The affidavit of itself is of no value as evidence of the facts which the plaintiff has the burden of proving. It has been held that an affidavit filed for the purpose of complying with customs regulations has no evidentiary value, citing J. Benitez Cintes v. United States, 18 C. C. P. A. 361, T. D. 44614; United States v. Metro-Goldwyn-Mayer Corp., 19 C. C. P. A. 119, T. D. 45247; Thornley & Pitt et al. v. United States, 19 C. C. P. A. 221, T. D. 45325; United States v. W. X. Huber Co., 21 C. C. P. A. 567, T. D. 46991. In J. Benitez Cintes v. United States, supra, the court said:

This court has repeatedly held that, in the absence of an express stipulation by the parties to submit on the record, ex •parte affidavits required by the Customs Regulations to aid the collector in determining whether imported merchandise was entitled to free entry, although a part of the record, do not possess evidentiary value on the trial of the case. Borgfeldt & Co. v. United States, 11 Ct. Cust. Appls. 421, T. D. 39433; Eidlitz & Son (Inc.), as Agent v. United States, 12 Ct. Cust. Appls. 56, T. D. 39998; United States v.

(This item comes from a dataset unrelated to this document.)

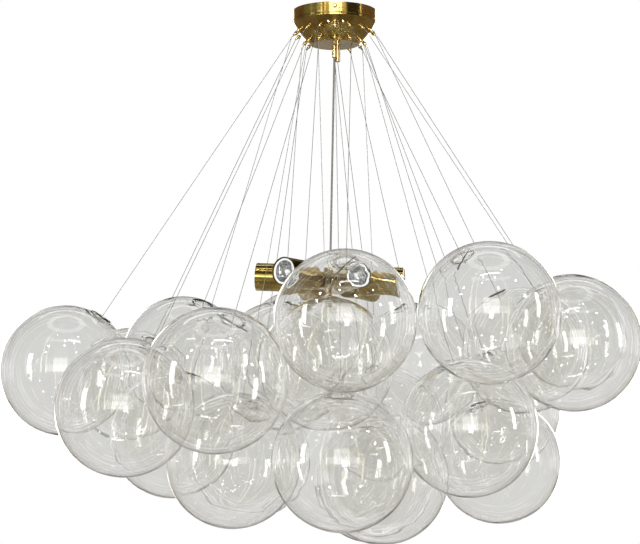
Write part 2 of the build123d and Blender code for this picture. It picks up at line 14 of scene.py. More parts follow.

C. J. Holt & Co. (Inc.) 17 C. C. P. A. 385, T. D. 43822.
* * * * * * *
It will be observed that paragraph 1704 [Act of 1922] provides for original paintings, and such only as are not articles of utility. There is nothing in the record to establish either that the involved paintings are original, or that they are not articles of utility. It may be that the collector was in error in assessing the merchandise with duty under paragraph 1449, but, as there is nothing in the record to overcome the presumption of correctness attending his classification, the court below was right in overruling the protest.

We are of opinion that the testimony introduced by the plaintiff is insufficient to overcome the presumption of correctness attaching *146to the collector’s classification. The protest is overruled. Judgment will be entered in favor of the defendant.